## MATERIAL PROVIDED
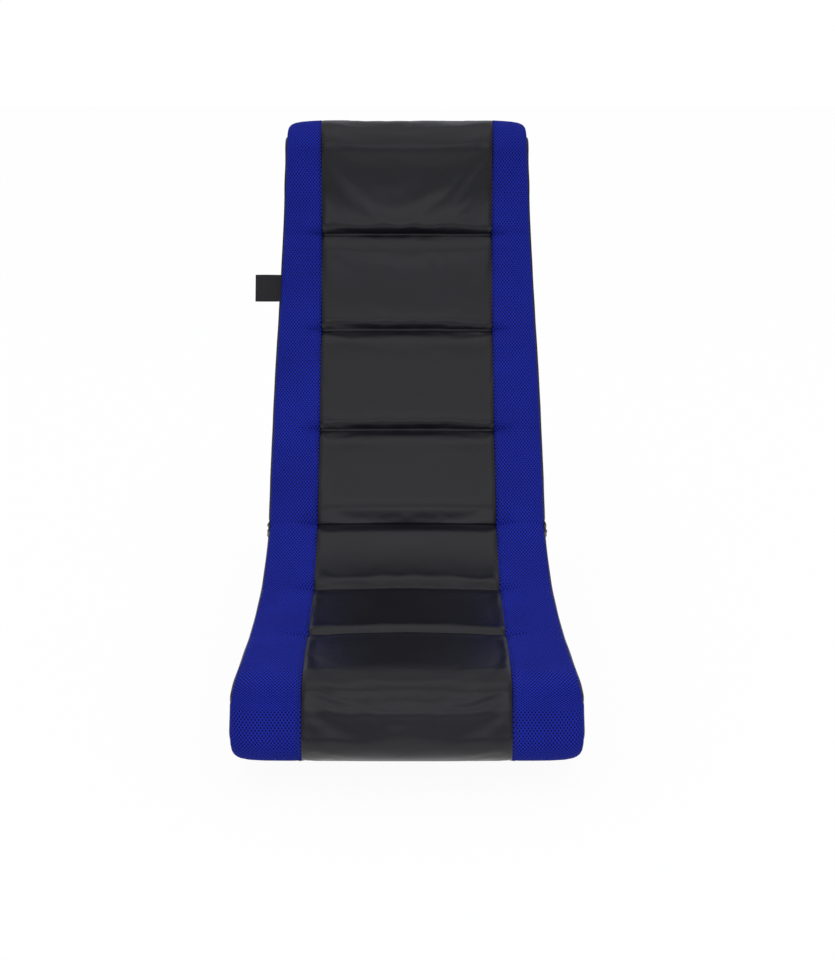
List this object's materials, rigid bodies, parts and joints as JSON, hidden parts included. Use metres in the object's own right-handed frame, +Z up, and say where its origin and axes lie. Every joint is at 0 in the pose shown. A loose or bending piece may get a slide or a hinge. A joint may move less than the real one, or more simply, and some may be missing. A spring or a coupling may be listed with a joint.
{
  "type": "floor rocker chair",
  "caption": "Folding padded floor rocker for video games: a channelled seat and back on a curved base, black with blue mesh sides.",
  "frame": {"origin": "middle of the flat of the rocker base that the chair rests on", "axes": "+X to the right of someone who looks at the chair from the front, +Y from the knees to the back, +Z up"},
  "size_m": [0.4024, 0.7309, 0.6681],
  "materials": {
    "black_vinyl": "satin",
    "blue_mesh": "matte",
    "foam": "matte",
    "pine": "matte",
    "hardboard": "matte",
    "steel": "satin",
    "black_tape": "matte"
  },
  "bodies": {
    "seat": {"seat_centre_panel": "black_vinyl", "seat_end_panel": "black_vinyl", "underside_cover": "black_vinyl", "seat_side_panel_left": "black_vinyl", "seat_side_panel_right": "black_vinyl", "seat_mesh_panel_left": "blue_mesh", "seat_mesh_panel_right": "blue_mesh", "seat_foam": "foam", "seat_side_foam_left": "foam", "seat_side_foam_right": "foam", "seat_side_board_left": "pine", "seat_side_board_right": "pine", "seat_front_rail": "pine", "seat_middle_rail": "pine", "seat_rear_rail": "pine", "seat_dowels": "pine", "seat_deck": "hardboard", "seat_hinge_plate_left": "steel", "seat_hinge_plate_right": "steel", "seat_hinge_screws": "steel", "hinge_rivet_left": "steel", "hinge_rivet_right": "steel"},
    "backrest": {"back_centre_panel": "black_vinyl", "back_end_panel": "black_vinyl", "rear_cover": "black_vinyl", "back_side_panel_left": "black_vinyl", "back_side_panel_right": "black_vinyl", "back_mesh_panel_left": "blue_mesh", "back_mesh_panel_right": "blue_mesh", "back_foam": "foam", "back_side_foam_left": "foam", "back_side_foam_right": "foam", "back_side_board_left": "pine", "back_side_board_right": "pine", "back_lower_rail": "pine", "back_middle_rail": "pine", "head_rail": "pine", "back_dowels": "pine", "back_deck": "hardboard", "back_hinge_plate_left": "steel", "back_hinge_plate_right": "steel", "back_hinge_screws": "steel", "side_label": "black_tape"}
  },
  "joints": [
    {"name": "fold", "type": "hinge", "parent": "seat", "child": "backrest", "pos_m": [0, 0.01546, 0.17276], "axis": [1, 0, 0], "range_deg": [0, 100]}
  ]
}
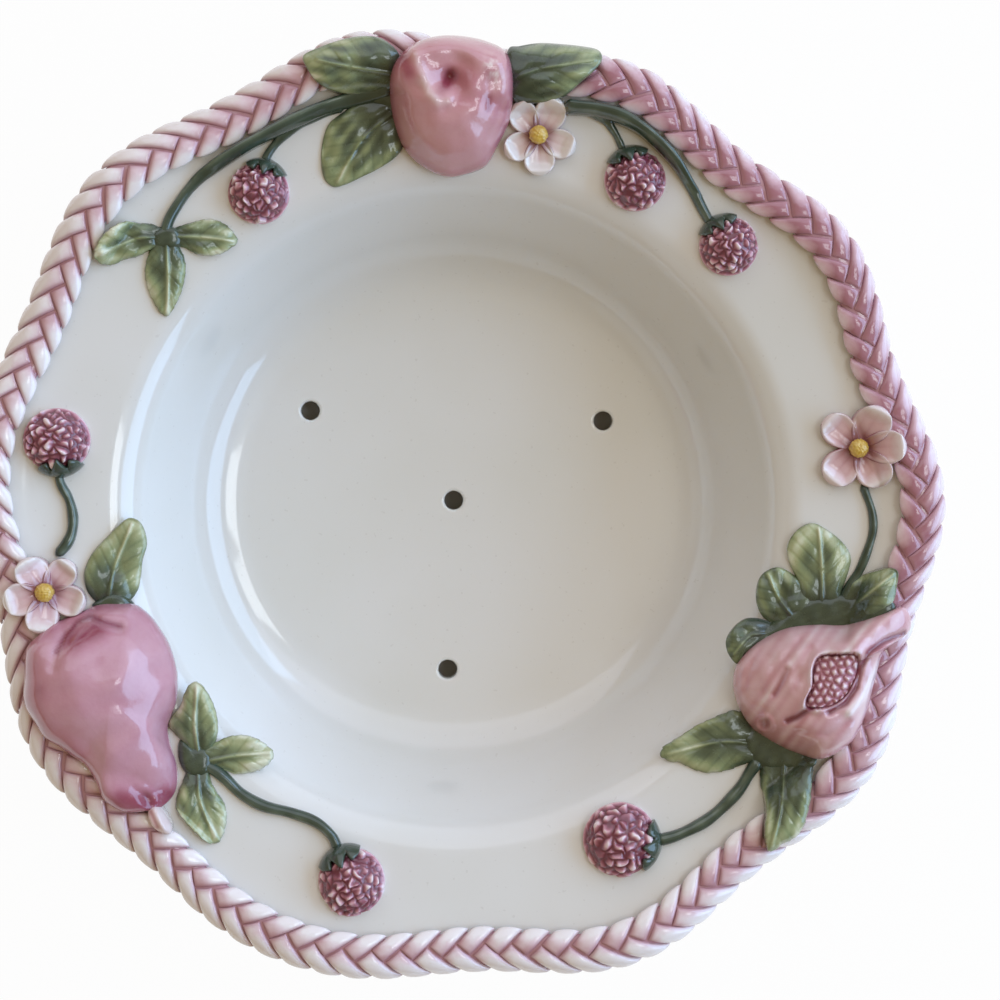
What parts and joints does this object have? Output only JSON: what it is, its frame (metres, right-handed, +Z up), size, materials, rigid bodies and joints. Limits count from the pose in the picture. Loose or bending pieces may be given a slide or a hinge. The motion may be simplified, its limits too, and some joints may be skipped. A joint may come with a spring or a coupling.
{
  "type": "berry colander bowl",
  "caption": "Round glazed bowl with drain holes in its floor and a wide scalloped rim, plaited at the edge and dressed with relief fruit, leaves and flowers.",
  "frame": {"origin": "centre of the foot ring's underside, where the bowl rests", "axes": "+Z up out of the bowl's mouth, +Y from the well's centre to the peach on the rim"},
  "size_m": [0.2889, 0.2799, 0.0835],
  "materials": {
    "body_glaze": "gloss glaze over painted clay",
    "foot_clay": "unglazed foot, smooth and matt",
    "plait_glaze": "gloss glaze over painted clay",
    "peach": "gloss glaze over painted clay",
    "pear": "gloss glaze over painted clay",
    "pomegranate": "gloss glaze over painted clay",
    "seeds": "gloss glaze over painted clay",
    "leaf": "gloss glaze over painted clay",
    "stem": "gloss glaze over painted clay",
    "berry": "gloss glaze over painted clay",
    "calyx": "gloss glaze over painted clay",
    "petal": "gloss glaze over painted clay",
    "flower_eye": "gloss glaze over painted clay"
  },
  "bodies": {
    "root": {"bowl_body": "body_glaze", "foot_ring": "foot_clay", "plait_1": "plait_glaze", "plait_2": "plait_glaze", "plait_3": "plait_glaze", "peach": "peach", "pear": "pear", "pomegranate": "pomegranate", "pomegranate_seeds": "seeds", "leaf_1": "leaf", "leaf_2": "leaf", "leaf_3": "leaf", "leaf_4": "leaf", "leaf_5": "leaf", "leaf_6": "leaf", "leaf_7": "leaf", "leaf_8": "leaf", "leaf_9": "leaf", "leaf_10": "leaf", "leaf_11": "leaf", "leaf_12": "leaf", "leaf_13": "leaf", "leaf_14": "leaf", "leaf_15": "leaf", "leaf_16": "leaf", "stem_1": "stem", "stem_2": "stem", "stem_3": "stem", "stem_4": "stem", "stem_5": "stem", "stem_6": "stem", "stem_7": "stem", "stem_8": "stem", "berry_1": "berry", "berry_2": "berry", "berry_3": "berry", "berry_4": "berry", "berry_5": "berry", "berry_6": "berry", "calyx_1": "calyx", "calyx_2": "calyx", "calyx_3": "calyx", "calyx_4": "calyx", "calyx_5": "calyx", "calyx_6": "calyx", "flower_1": "petal", "flower_2": "petal", "flower_3": "petal", "flower_eye_1": "flower_eye", "flower_eye_2": "flower_eye", "flower_eye_3": "flower_eye"}
  },
  "joints": []
}
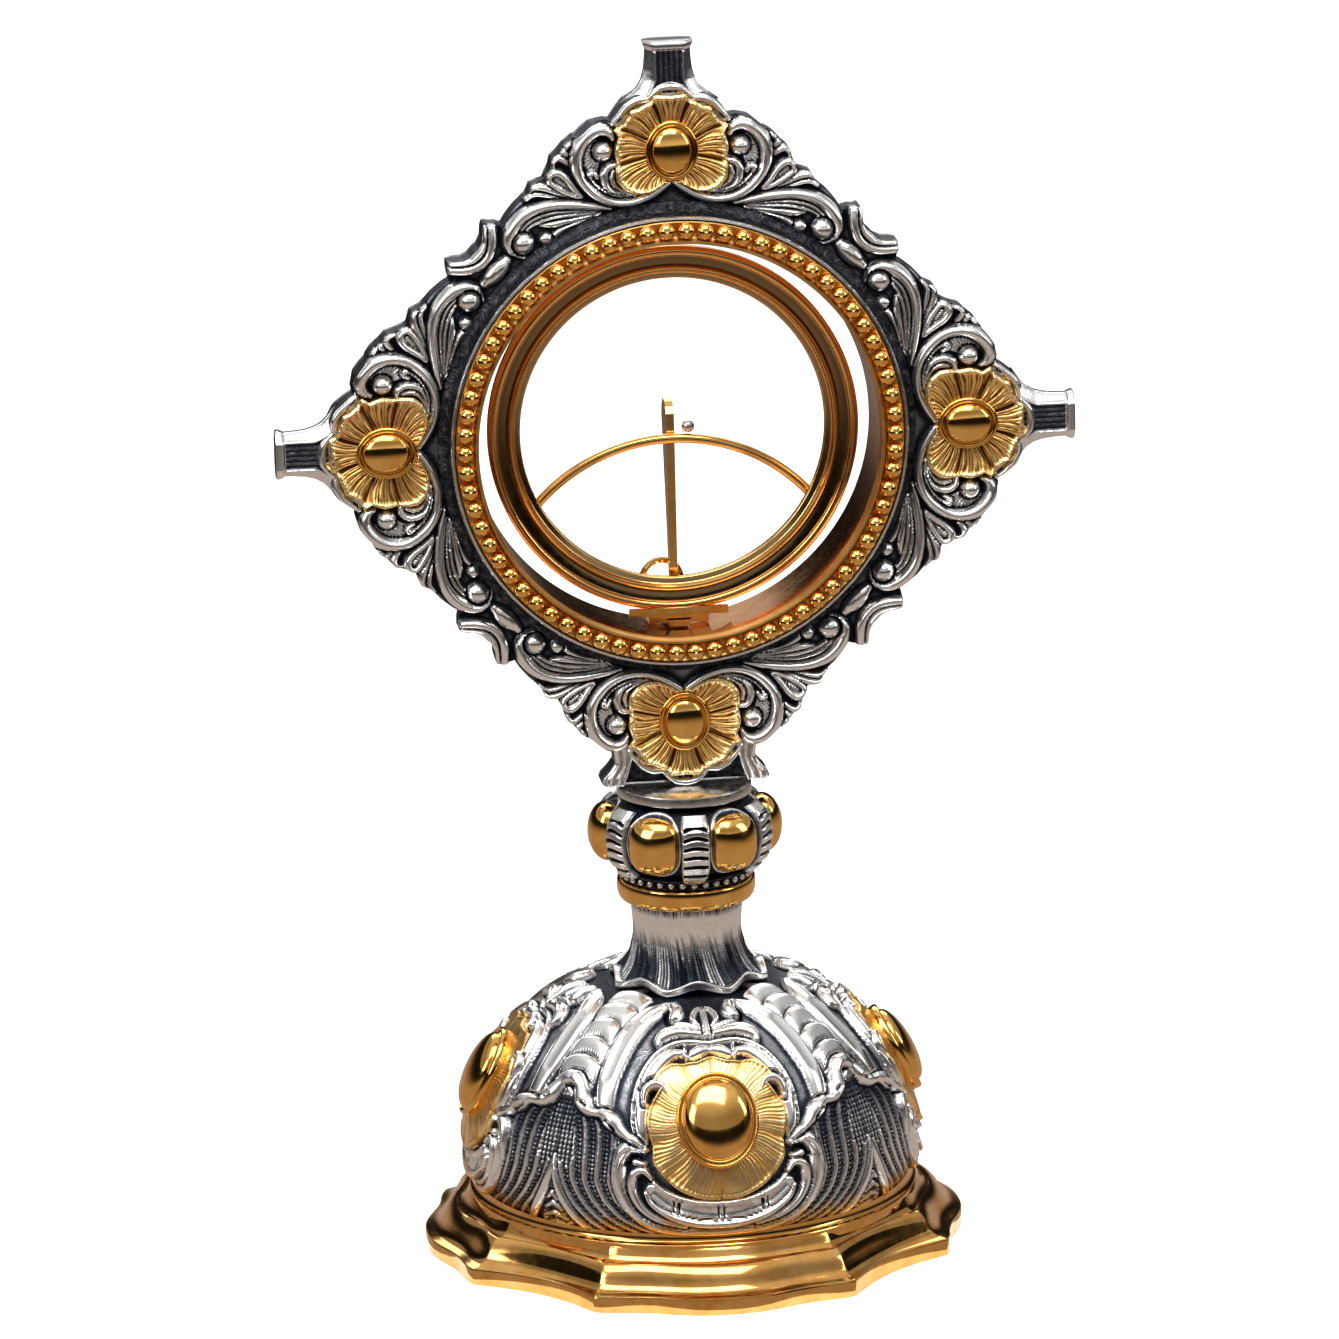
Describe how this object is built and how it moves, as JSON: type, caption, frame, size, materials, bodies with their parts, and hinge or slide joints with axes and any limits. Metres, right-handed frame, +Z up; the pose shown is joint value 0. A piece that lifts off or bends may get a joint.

## YOUR INSTRUCTIONS
Copy every line of the listing that contains the word "where".

## THE RESPONSE
List this object's materials, rigid bodies, parts and joints as JSON, hidden parts included. Use metres in the object's own right-handed frame, +Z up, and say where its origin and axes lie. Every joint is at 0 in the pose shown. A loose or bending piece may get a slide or a hinge. A joint may move less than the real one, or more simply, and some may be missing. A spring or a coupling may be listed with a joint.
  "frame": {"origin": "centre of the foot ring's underside, where the bowl rests", "axes": "+Z up out of the bowl's mouth, +Y from the well's centre to the peach on the rim"},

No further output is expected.